▶ **DIRECTION**: Using the data below, determine the number of lines that include the string "True". Write only that number.

▶ **DATA SHOWN**:
######
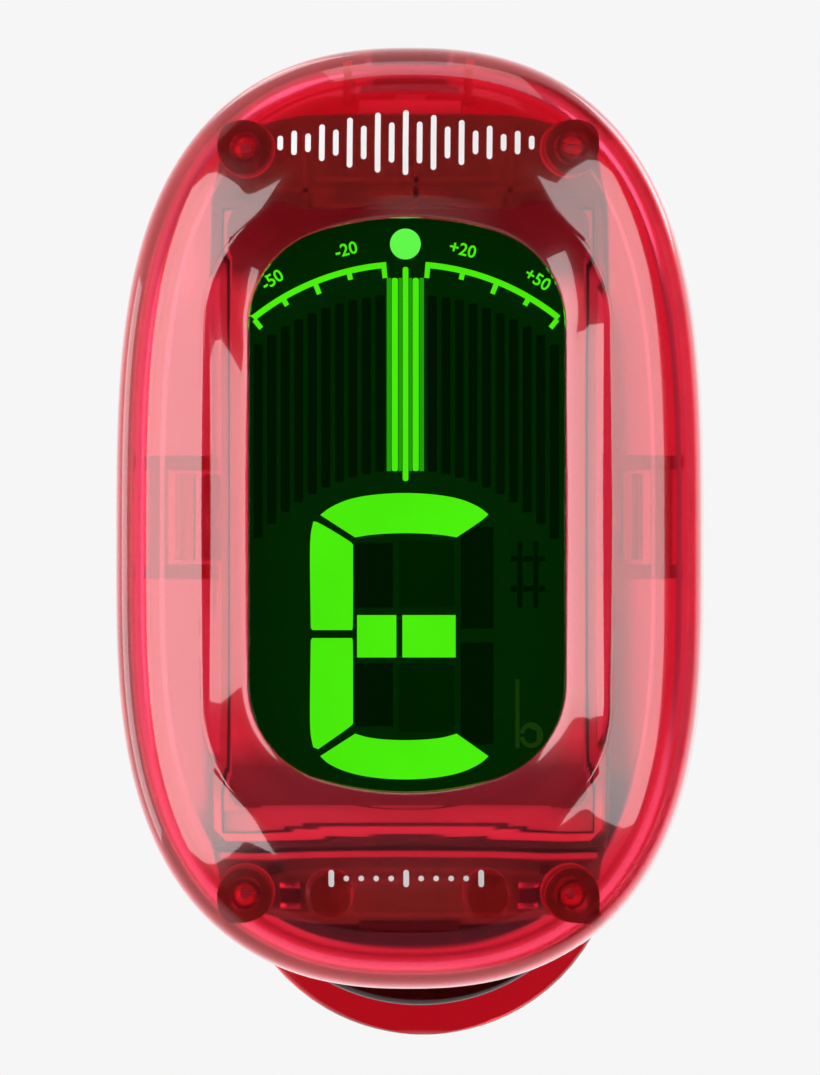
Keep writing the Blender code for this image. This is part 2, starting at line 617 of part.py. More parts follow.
# ================================================================== ARM
arm = turned([(DISC_R - 0.4, DISC_FRONT), (DISC_R, DISC_FRONT + 0.4), (DISC_R, DISC_REAR)], (0, 0, TILT_Z), n=40)
arc = [(TILT_Y - KNUCKLE_R * math.sin(a), TILT_Z + KNUCKLE_R * math.cos(a)) for a in np.linspace(0, math.pi, 15)]
fuse(arm, prism_x([(DISC_FRONT + 0.5, TILT_Z - KNUCKLE_R), (DISC_FRONT + 0.5, TILT_Z + KNUCKLE_R)] + arc, -KNUCKLE_HALF, KNUCKLE_HALF))
cut(arm, turned([(1.3, -4), (1.3, 4)], (0, TILT_Y, TILT_Z), axis="X", n=24))
cut(arm, turned([(1.55, -8.3), (1.55, -5.0)], (0, 0, TILT_Z), n=24))
hang(arm, "swivel_arm", "arm", "red_clip")
screw = turned([(2.3, -1.80), (2.8, -2.1), (2.8, -2.70), (1.25, -2.70), (1.25, -8.0)], (0, 0, TILT_Z), n=28)
cut(screw, box(-2.0, 2.0, -2.15, -1.0, TILT_Z - 0.3, TILT_Z + 0.3))
hang(screw, "swivel_screw", "arm", "steel")
washer = turned([(2.95, -3.05), (2.95, -2.80)], (0, 0, TILT_Z), n=28)
cut(washer, turned([(1.55, -4), (1.55, -2)], (0, 0, TILT_Z), n=24))
hang(washer, "swivel_washer", "arm", "steel")


# ================================================================== CLIP
def jaw_outline(r_end, top, shoulder, waist, tip, corner, n=9):
    """Round lower end, tapering sides, rounded finger end; (x, z) counter-clockwise."""
    pts = [(r_end * math.cos(a), END_Z + r_end * math.sin(a)) for a in np.linspace(-math.pi, 0, 27)]
    pts += [(waist, shoulder)]
    pts += [(tip - corner + corner * math.cos(a), top - corner + corner * math.sin(a)) for a in np.linspace(0, math.pi / 2, n)]
    pts += [(-tip + corner - corner * math.cos(a), top - corner + corner * math.sin(a)) for a in np.linspace(math.pi / 2, 0, n)]
    pts += [(-waist, shoulder)]
    return pts


jaw = prism_y(jaw_outline(FRONT_END_R, TAB_TOP, 19.0, 10.4, 9.6, 4.5), JAW_FRONT, JAW_BACK, 0.6)
fuse(jaw, turned([(DISC_R, BOSS_FRONT), (DISC_R, JAW_FRONT + 0.6)], (0, 0, TILT_Z), n=40))
for sx in (-1, 1):
    arc = [(PIVOT_Y + 3.2 * math.sin(a), PIVOT_Z + 3.2 * math.cos(a)) for a in np.linspace(0, math.pi, 17)]
    a, b = sorted((sx * 5.0, sx * 7.0))
    fuse(jaw, prism_x([(-2.2, PIVOT_Z - 3.4), (-2.2, PIVOT_Z + 4.2)] + arc, a, b))
cut(jaw, turned([(1.4, -12), (1.4, 12)], (0, PIVOT_Y, PIVOT_Z), axis="X", n=24))
cut(jaw, turned([(3.4, -3.2), (3.4, 0.0)], (0, 0, TILT_Z), n=32))
cut(jaw, turned([(1.75, -8.0), (1.75, 0.0)], (0, 0, TILT_Z), n=24))
for k in range(4):
    # grip ribs on the finger tab
    z = 27.4 + 2.1 * k
    fuse(jaw, loft([[(x, y, z + e) for y, e in ((JAW_FRONT + 0.4, -0.55), (JAW_FRONT + 0.4, 0.55), (JAW_FRONT - 0.35, 0.25), (JAW_FRONT - 0.35, -0.25))]
                    for x in (-6.5, 6.5)]))
hang(jaw, "front_jaw", "clip", "red_clip")


def pad_outline():
    pts = [(PAD_R * math.cos(a), END_Z + PAD_R * math.sin(a)) for a in np.linspace(-math.pi, 0, 25)]
    c = 1.5
    pts += [(PAD_R - c + c * math.cos(a), PAD_TOP - c + c * math.sin(a)) for a in np.linspace(0, math.pi / 2, 5)]
    pts += [(-PAD_R + c - c * math.cos(a), PAD_TOP - c + c * math.sin(a)) for a in np.linspace(math.pi / 2, 0, 5)]
    return pts


hang(prism_y(pad_outline(), -PAD_T, 0.0, 0.25), "front_pad", "clip", "rubber_pad")

pin = turned([(1.5, -10.4), (1.8, -10.2), (1.8, -9.65), (1.1, -9.65), (1.1, 9.65), (1.8, 9.65), (1.8, 10.2), (1.5, 10.4)],
             (0, PIVOT_Y, PIVOT_Z), axis="X", n=24)
hang(pin, "jaw_pivot_pin", "clip", "steel")

# torsion spring: one leg on each finger tab, the coil round the pin
turns = 5.5
xs = 3.8
path = [(xs, -0.70, 33.0), (xs, -0.70, 31.5), (xs, -0.35, 28.5), (xs, 0.45, 25.5)]
steps = int(turns * 14)
for k in range(steps + 1):
    a = math.pi + 2 * math.pi * turns * k / steps
    path.append((xs - 2 * xs * k / steps, PIVOT_Y + SPRING_R * math.cos(a), PIVOT_Z + SPRING_R * math.sin(a)))
path += [(-xs, 7.35, 25.0), (-xs, 8.9, 28.0), (-xs, 10.35, 31.0), (-xs, 10.9, 32.3)]
hang(wire(path, SPRING_WIRE, 6), "torsion_spring", "clip", "steel")


# ---- rear jaw: a bent plate, then its ears
def rear_path(z):
    zs = [-10.0, 0.0, 7.0, 8.4, 10.0, 12.0, 14.0, 17.0, 20.0, 24.0, 28.0, 33.0, 38.0]
    ys = [3.15, 3.15, 3.15, 3.75, 5.3, 7.3, 8.6, 9.3, 9.6, 10.2, 11.6, 14.0, 16.4]
    return float(np.interp(z, zs, ys))


def rear_half(z):
    if z < REAR_END_Z:
        return math.sqrt(max(REAR_END_R ** 2 - (z - REAR_END_Z) ** 2, 0.0))
    if z < 19.0:
        return REAR_END_R + (10.9 - REAR_END_R) * (z - REAR_END_Z) / (19.0 - REAR_END_Z)
    top = TAB_TOP + 1.0
    w = 10.9 + (9.9 - 10.9) * (z - 19.0) / (top - 19.0)
    c = 4.6
    if z > top - c:
        w = w - c + math.sqrt(max(c * c - (z - top + c) ** 2, 0.0))
    return w


rows = [REAR_END_Z - REAR_END_R * math.sin(math.radians(a)) for a in (87, 80, 70, 60, 50, 40, 30, 20, 10)]
rows += [REAR_END_Z, 7.0, 8.4, 10.0, 12.0, 14.0, 17.0, 20.0, 24.0, 28.0, 33.0]
rows += [TAB_TOP + 1.0 - 4.6 + 4.6 * math.sin(math.radians(a)) for a in (15, 35, 52, 67, 78)] + [TAB_TOP + 0.99]
rings = []
for i, z in enumerate(rows):
    y = rear_path(z)
    w = rear_half(z)
    dy = rear_path(z + 0.6) - rear_path(z - 0.6)
    t = Vector((0, dy, 1.2)).normalized()
    nrm = Vector((0, t.z, -t.y))
    h = REAR_T / 2
    if i == 0 or i == len(rows) - 1:
        h -= 0.5
    elif i == 1 or i == len(rows) - 2:
        h -= 0.15
    c = min(0.6, 0.35 * w)
    ch = min(0.6, 0.6 * h)
    mid = Vector((0, y, z))
    ring = []
    for u, v in ((-w + c, -h), (w - c, -h), (w, -h + ch), (w, h - ch), (w - c, h), (-w + c, h), (-w, h - ch), (-w, -h + ch)):
        ring.append(tuple(mid + Vector((u, 0, 0)) + nrm * v))
    rings.append(ring)
rear = loft(rings)
for sx in (-1, 1):
    arc = [(PIVOT_Y - 3.0 * math.sin(a), PIVOT_Z - 3.0 * math.cos(a)) for a in np.linspace(0, math.pi, 17)]
    a, b = sorted((sx * 7.3, sx * 9.3))
    fuse(rear, prism_x([(9.7, PIVOT_Z + 3.6), (9.2, PIVOT_Z - 3.8)] + arc, a, b))
cut(rear, turned([(1.4, -12), (1.4, 12)], (0, PIVOT_Y, PIVOT_Z), axis="X", n=24))
hang(rear, "rear_jaw", "rear_jaw", "red_clip")
hang(prism_y(pad_outline(), PAD_GAP, PAD_GAP + PAD_T, 0.25), "rear_pad", "rear_jaw", "rubber_pad")

bpy.context.view_layer.update()
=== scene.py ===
"""Looks for the clip-on tuner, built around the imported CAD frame. Lengths in millimetres until a mesh is finished."""
import json
import math

import bmesh
import bpy
import numpy as np
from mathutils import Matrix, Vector

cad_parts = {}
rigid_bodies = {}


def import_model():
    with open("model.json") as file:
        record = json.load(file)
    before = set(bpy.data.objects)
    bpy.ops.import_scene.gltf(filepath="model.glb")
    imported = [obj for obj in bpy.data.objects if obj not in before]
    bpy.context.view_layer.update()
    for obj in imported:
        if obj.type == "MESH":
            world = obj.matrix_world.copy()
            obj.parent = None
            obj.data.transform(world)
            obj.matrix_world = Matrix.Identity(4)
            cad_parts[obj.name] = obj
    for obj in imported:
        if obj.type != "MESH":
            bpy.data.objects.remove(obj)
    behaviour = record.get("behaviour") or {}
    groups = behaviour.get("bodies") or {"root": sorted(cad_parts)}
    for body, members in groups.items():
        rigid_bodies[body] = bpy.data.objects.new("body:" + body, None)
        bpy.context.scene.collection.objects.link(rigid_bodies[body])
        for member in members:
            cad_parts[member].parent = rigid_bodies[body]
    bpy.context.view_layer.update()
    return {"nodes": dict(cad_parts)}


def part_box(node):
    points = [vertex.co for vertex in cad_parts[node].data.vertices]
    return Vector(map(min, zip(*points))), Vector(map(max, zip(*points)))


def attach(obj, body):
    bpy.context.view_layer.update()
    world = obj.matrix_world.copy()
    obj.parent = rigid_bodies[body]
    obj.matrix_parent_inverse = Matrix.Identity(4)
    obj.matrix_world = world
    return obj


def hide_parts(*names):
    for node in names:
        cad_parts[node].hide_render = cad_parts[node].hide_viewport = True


for _o in list(bpy.data.objects):
    bpy.data.objects.remove(_o, do_unlink=True)

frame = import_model()
NODES = frame["nodes"]
MM = 0.001


def span(node):
    lo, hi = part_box(node)
    return lo * 1000, hi * 1000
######
▶ **TASK RESPONSE**: 2